Going THROUGH a door into a room means you turn your back to the space you were outside the door. That leaves that area of space outside the room unwatched for a while unless you have people there to continue watching things for you. No duh. No one wants to be shot in the back.
Also, forward progress often stops if the number of people you have can only handle two directions at a time. What is forward progress? It is just how consistently you are searching the entire building for people with guns, without little breaks in your flow from either having to stop to wait for other team members, or various delaying logjams such as doors and passageways that make everyone want to stop and think.
Play an FPS to understand what I mean about that last one, because sometimes you turn a corner, and the scenario before you through your bullet-resistant, zero-reflection, quietized, combat goober goggles fills you with tactical dread. I’m sure people that actually train in room clearing share pictures of these places as jokes ( Aw FUCK no! -shudder- ).

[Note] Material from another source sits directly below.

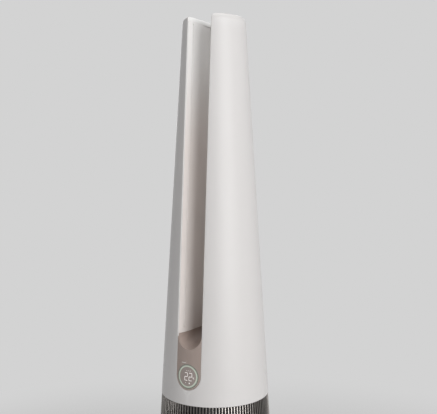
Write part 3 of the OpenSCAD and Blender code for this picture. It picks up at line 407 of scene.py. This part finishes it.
lensLook = {"colour": (0.36, 0.30, 0.275, 1), "drift": (0.33, 0.275, 0.25, 1), "grain": 700.0,
            "rough": (0.26, 0.34), "coat": 0.6, "coatRough": 0.06}


def lensMaterial():                   # a smoked front over a taupe field
    material, tree, shader = newMaterial("displayLens")
    surface = placeGroup(tree, mouldedSurface, Grain_Scale=lensLook["grain"])
    drift = surface.outputs["Drift"]
    feed(tree, shader, Base_Color=mixColours(tree, drift, lensLook["colour"], lensLook["drift"]),
         Roughness=scaled(tree, drift, *lensLook["rough"]),
         Coat_Weight=lensLook["coat"], Coat_Roughness=lensLook["coatRough"])
    return material


glows = {          # two shades of the lit plastic, and how strongly it shines
    "ringGlow": {"colour": (0.47, 0.52, 0.44, 1), "drift": (0.52, 0.56, 0.48, 1), "power": 0.20},
    "rimGlow": {"colour": (0.225, 0.24, 0.205, 1), "drift": (0.26, 0.275, 0.235, 1), "power": 0.06},
    "digitGlow": {"colour": (0.80, 0.76, 0.74, 1), "drift": (0.86, 0.82, 0.80, 1), "power": 0.45},
    "lampGlow": {"colour": (0.63, 0.61, 0.58, 1), "drift": (0.68, 0.66, 0.63, 1), "power": 0.12},
}
glowSurface = {"grain": 800.0, "drift": 60.0, "rough": (0.3, 0.42)}


def glowMaterial(name):
    look = glows[name]
    material, tree, shader = newMaterial(name)
    surface = placeGroup(tree, mouldedSurface, Grain_Scale=glowSurface["grain"],
                         Drift_Scale=glowSurface["drift"])
    tint = mixColours(tree, surface.outputs["Drift"], look["colour"], look["drift"])
    feed(tree, shader, Base_Color=tint, Emission_Color=tint, Emission_Strength=look["power"],
         Roughness=scaled(tree, surface.outputs["Grain"], *glowSurface["rough"]))
    return material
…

This is why a lot of this crap is theoretically solved with a basic group size of 3 Soldiers, and then multiplying that number upwards. For a very small space, three soldiers allow one person to dip into a side door real quick while one faces forwards outside the room towards where they are going next, and the other keeps an eye on the direction they came from. This of course isn’t ideal at all, but becomes much safer once you have 3 small teams of 2 Soldiers for a total of 6 Soldiers. Multiply 3 Soldiers by 4, and you get 3 Fireteams of 4 Soldiers for a total of 12 Soldiers, and THIS design has interesting properties.
For instance, the same way you can multiply numbers of soldiers upwards, you can also divide them on the fly, even all the way back down to 2 Soldiers pinning, and 2 Soldiers going around to the side of the enemy, OR even just ONE Soldier pinning with the other going around the side.
A 12 Soldier size solves a lot of problems for a building like the one above, and with some sort of theory founded in a whole lot of practice clearing spaces like it, you would end up with a matured theory of very quickly and methodically moving through the entire space without many logjams, covering all directions of threat, and knowing how to subdivide the 12 Soldiers you have available in order to solve all those sh*tty little floor layout problems.